Embora admita que pediu apoio a empresas na campanha eleitoral, Pagot afirma que não vinculou qualquer contrapartida.

Sem novidades

O senador Pedro Simon (PMDB-RS) pediu a palavra para criticar a demora de Pagot em depor à CPI. "A água esfriou e a CPI já saiu das capas dos jornais. Nessa circunstância, Pagot vem depor", disse Simon. O relator da comissão, deputado Odair Cunha (PT-MG), se defendeu: "Se vem, sou criticado [pela demora]. Se não vem, sou criticado", afirmou. "Pagot pode dizer o que ele quiser dizer em qualquer espaço", rebateu Cunha.

"Depois de mais de oito horas de uma entrevista como essa, é difícil [fazer as considerações finais]. Mas eu gostaria que nós tivéssemos oportunidade de nos encontrarmos em uma dessas comissões [como a de infraestrutura e transporte], em que eu possa contribuir para que as contratações de obras públicas no Brasil sejam feitas de melhor forma. Para que deputados e senadores construíssem um novo arcabouço de leis", afirmou Pagot ao concluir seu depoimento à CPI.

"Eu precisava fazer uma defesa da gestão do Dnit. [Mostrar] O tanto que se trabalhou no Dnit de 2007 a 2011", disse o ex-diretor ao final da sessão.

Próximos depoimentos

Para esta terça-feira, o dono das empresas JSM Terraplenagem e SP Terraplenagem, Adir Assad, também foi chamado para depor como testemunha à CPI. Assad é apontado como um dos empresários que teria sido usado como "laranja" pelo contraventor no esquema com a construtora Delta.

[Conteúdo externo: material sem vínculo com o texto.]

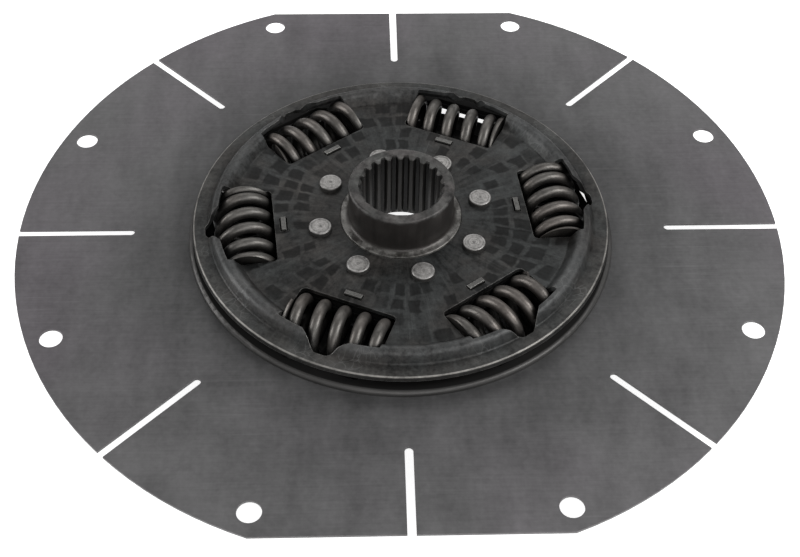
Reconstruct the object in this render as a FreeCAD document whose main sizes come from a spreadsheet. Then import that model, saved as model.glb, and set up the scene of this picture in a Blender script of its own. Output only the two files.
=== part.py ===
import FreeCAD, Part
import math
import os
import Sketcher
from FreeCAD import Placement, Rotation, Vector

# Clutch disc with a torsion damper, millimetres, +Z along the hub axis.
# Origin: centre of the flywheel bolt circle, on the hub-side face of the thin flex plate.
# +X runs along one of the relief slots of the flex plate.

doc = FreeCAD.newDocument("clutch_disc")

# ---------------------------------------------------------------- driving dimensions
DIMS = [
    # flex plate
    ("plate_radius", 233.35), ("plate_thick", 1.5), ("flat_half", 217.5),
    ("bolt_circle_radius", 219.075), ("bolt_hole_radius", 6.75), ("bolt_angle", 22.5),
    ("slot_inner", 163.0), ("slot_width", 4.7), ("plate_bore", 62.0),
    # drive discs either side of the flex plate
    ("disc_radius", 129.5), ("disc_thick", 3.0), ("disc_bore", 61.05), ("disc_edge_round", 2.3),
    ("disc_window_inner", 73.4), ("disc_window_outer", 114.6), ("disc_window_half", 29.75),
    ("disc_window_far", 120.9), ("disc_window_far_half", 22.0),
    ("disc_window_round", 1.5), ("plate_window_gap", 0.8),
    ("disc_rivet_circle", 111.5), ("disc_rivet_shank", 4.0), ("disc_rivet_hole", 4.05),
    ("disc_rivet_head", 5.6), ("disc_rivet_head_high", 2.0), ("disc_rivet_offset", 6.5),
    # side plates: pressed discs with a rolled bead and a conical rim
    ("mid_plane", -0.75), ("side_top", 13.1), ("side_thick", 2.8), ("side_bore", 37.2),
    ("foot_radius", 103.2), ("bead_in", 108.2), ("bead_out", 113.8), ("bead_top", 19.4),
    ("flange_in", 116.9), ("flange_high", 12.7),
    ("rim_radius", 125.7), ("rim_top", 12.7), ("bead_round", 4.0), ("foot_round", 1.5),
    ("rim_round", 0.5), ("rim_lap", 0.9),
    ("window_angle", 6.0), ("window_count", 6), ("window_inner", 77.0), ("window_half_in", 29.6),
    ("window_half_out", 31.2), ("window_arc", 110.8), ("window_notch", 118.7),
    ("notch_half", 3.5), ("notch_start", 14.6), ("window_round", 3.0), ("window_round_out", 0.45),
    ("notch_round", 3.0), ("notch_round_in", 0.3),
    # spring pockets pressed into the lower side plate
    ("pocket_in", 20.0), ("pocket_out", 22.4), ("pocket_half", 32.15), ("pocket_low", 14.0),
    ("pocket_spread", 112.8), ("pocket_end_round", 4.0), ("lower_rim_extra", 1.0),
    ("low_bead_in", 107.6), ("low_bead_out", 114.6), ("low_bead_top", 18.25),
    ("low_rim_radius", 125.2), ("low_rim_top", 12.5), ("low_bead_round", 5.0),
    ("low_foot_round", 2.4), ("low_rim_round", 0.6),
    ("tab_circle", 71.5), ("tab_slot_wide", 4.5), ("tab_slot_long", 11.4),
    # hub
    ("hub_top", 38.4), ("hub_bottom", -11.8), ("hub_radius", 31.7), ("collar_radius", 36.9),
    ("collar_top", 14.0), ("hub_fillet", 3.0), ("flange_radius", 58.0),
    ("spline_minor", 23.75), ("spline_major", 25.95), ("spline_pitch_radius", 24.75),
    ("spline_half", 1.767), ("spline_count", 22), ("spline_flank", 30.0),
    ("lead_in_top", 2.1), ("lead_in_bottom", 3.3), ("hub_top_round", 1.6), ("collar_round", 0.7),
    # hub rivets
    ("rivet_count", 8), ("rivet_circle", 50.3), ("rivet_angle", 13.5), ("rivet_shank", 5.0),
    ("rivet_hole", 5.05), ("rivet_head", 7.05), ("rivet_head_high", 2.8), ("rivet_head_round", 1.0),
    # coil springs
    ("spring_circle", 94.65), ("spring_height", 0.0), ("coil_radius", 15.9),
    ("wire_radius", 3.5), ("spring_long", 59.0), ("tip_high", 31.3), ("end_chamfer", 1.35),
    # friction pack
    ("pack_in", 62.4), ("pack_out", 69.0), ("run_gap", 0.05), ("friction_thick", 2.0),
    ("ring_thick", 2.8), ("tab_out", 72.9), ("tab_top", 14.3), ("tab_half", 5.3),
    ("tab_bend", 3.0), ("cone_thick", 1.2),
    # guide bush
    ("bush_in", 58.1), ("bush_out", 61.0), ("bush_top", 2.8), ("bush_bottom", -4.3),
]
sheet = doc.addObject("Spreadsheet::Sheet", "Dims")
sheet.Label = "Dims"
for row, (alias, value) in enumerate(DIMS, start=1):
    sheet.set("A%d" % row, alias)
    sheet.set("B%d" % row, str(value))
    sheet.setAlias("B%d" % row, alias)
doc.recompute()
V = dict(DIMS)
D = "Dims."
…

Assad chega à CPI munido de habeas corpus, o que permite que ele se mantenha em silêncio para evitar que sua fala crie provas contra ele mesmo. A exemplo de outras testemunhas com a liminar, o presidente da comissão deve dispensá-lo, caso ele insista em permanecer em silêncio.

Nesta quarta-feira (29), outro aguardado depoimento está marcado: o do ex-presidente da Delta, Fernando Cavendish. O empresário entrou com uma ação no Supremo Tribunal Federal para não comparecer à comissão.

Cavendish comandava a Delta, uma das empresas com mais contratos do PAC (Programa de Aceleração do Crescimento) do governo federal.

As denúncias também afastaram a holding J&F, que controla o frigorífico JBS, da ideia de comprar a Delta, que está saindo dos consórcios para construção de grandes obras, incluindo as da Copa do Mundo no Rio de Janeiro (RJ) e Fortaleza (CE).

Sobre o silêncio de testemunhas

Depois de ouvir reclamações seguidas de vários parlamentares, o presidente da CPI, Vital do Rêgo (PMDB-PB), afirmou que não poderá segurar a testemunha na comissão caso ela se recuse a falar, e continuará a adotar o padrão definido entre os integrantes da comissão de liberar o depoente que não quiser falar e tiver um habeas corpus que o sustente.

“Os senhores sabem que a minha postura aqui não é imperial e nunca será. Eu sou refém do colegiado. Se os senhores decidirem, em uma próxima reunião administrativa, mudar novamente o rito... Mas agora, nesta reunião, antes de uma próxima reunião administrativa, o que vou fazer é apenas ler a ementa e fazer comentários sobre os requerimentos dos senhores para relembrar aquilo que os depoentes têm no juízo de seus valores para chegar aqui”, explicou o senador peemedebista.

Vital do Rêgo disse ainda que os documentos restantes da Operação Monte Carlo, entregues na última sexta-feira pela Polícia Federal, estarão catalogados e à disposição para consulta dos integrantes da comissão nesta quinta-feira.